A cet égard, le document « Anthropologie des peuples finno-ougriens », dû à Pál Lipták, expose de façon très dense la complexité de la formation des peuples ouraliens qui, après leur longue marche vers l'Ouest, ont été soumis aux vagues déferlantes des invasions des nomades d'Asie centrale et de Haute Asie. C'est à travers l'analyse taxinomique que l'auteur aborde l'histoire et la typologie des Ouraliens. Cette introduction à l'anthropologie finno-ougrienne, à laquelle on peut cependant reprocher une trop grande insistance sur la formation de l'ethnie hongroise, présente les mêmes qualités d'érudition et de clarté que l'étude de Péter Hajdú.

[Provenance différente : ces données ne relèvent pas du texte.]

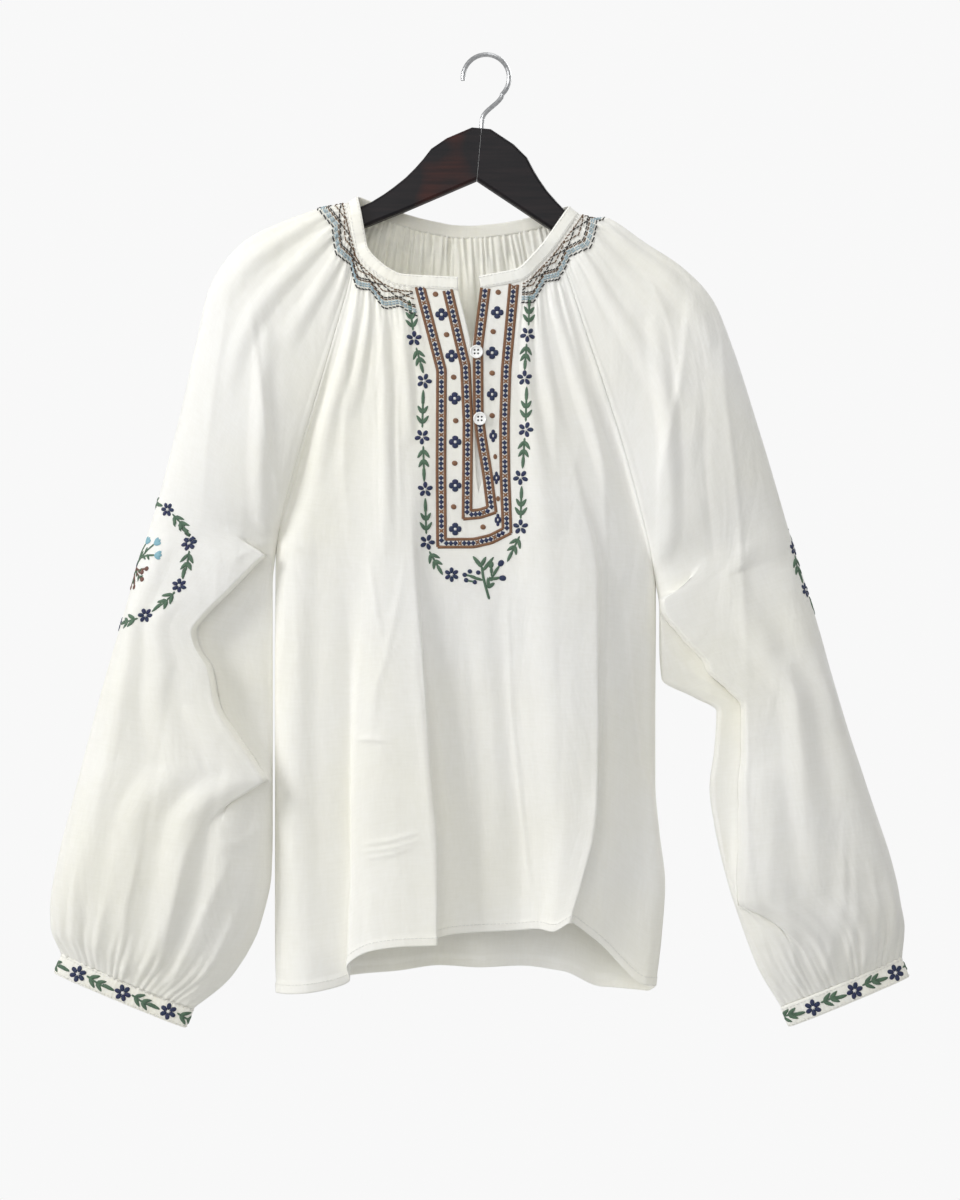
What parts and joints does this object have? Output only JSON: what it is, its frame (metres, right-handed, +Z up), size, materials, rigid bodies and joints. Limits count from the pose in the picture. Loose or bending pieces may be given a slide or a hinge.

Par « Chasseurs, pêcheurs, éleveurs de rennes dans le nord de l'Eurasie », Janos Kodolanyi, ethnologue et écrivain célèbre en Hongrie, nous introduit à J'ethnographie des finno-ougriens de l'Ob', peu étudiés en Europe occidentale. L'ethnologue Mihâly Hoppâl dénote aussi un désir d'ouverture sur des territoires moins connus dans sa contribution : « Les croyances des peuples ouraliens et le chamanisme », synthèse en quête d'une épistémologie actuelle.

Le chamanisme et la littérature orale sont deux composantes essentielles de la culture des peuples ouraliens. En Finlande comme en Hongrie, de nombreux laboratoires de recherche travaillent inlassablement sur les survivances des croyances chamaniques et des thèmes épiques. Ici, nous retiendrons deux textes qui semblent être de bonnes introductions à la lecture ou à l'étude des épopées finno-ougriennes : Le Kalevala et le Kalevipoeg par Väinö Kaukonen et La poésie épique des peuples finno-ougriens par Vilmos Voigt qui font le lien entre l'ethnologie, la littérature et l'histoire, en mettant l'accent sur la cristallisation romantique du genre épique à l'époque du réveil des nationalités.

Les peuples ouraliens, leur culture, leurs traditions, très bien traduit et pourvu d'une riche orientation bibliographique, est un excellent document de recherche de base, pouvant intéresser le lecteur éclairé, l'étudiant et le chercheur.

Il faut ajouter que les illustrations et les planches en noir et blanc sont significatives et belles mais que cet ouvrage, conçu intellectuellement comme des mélanges, ne contient pas d'index.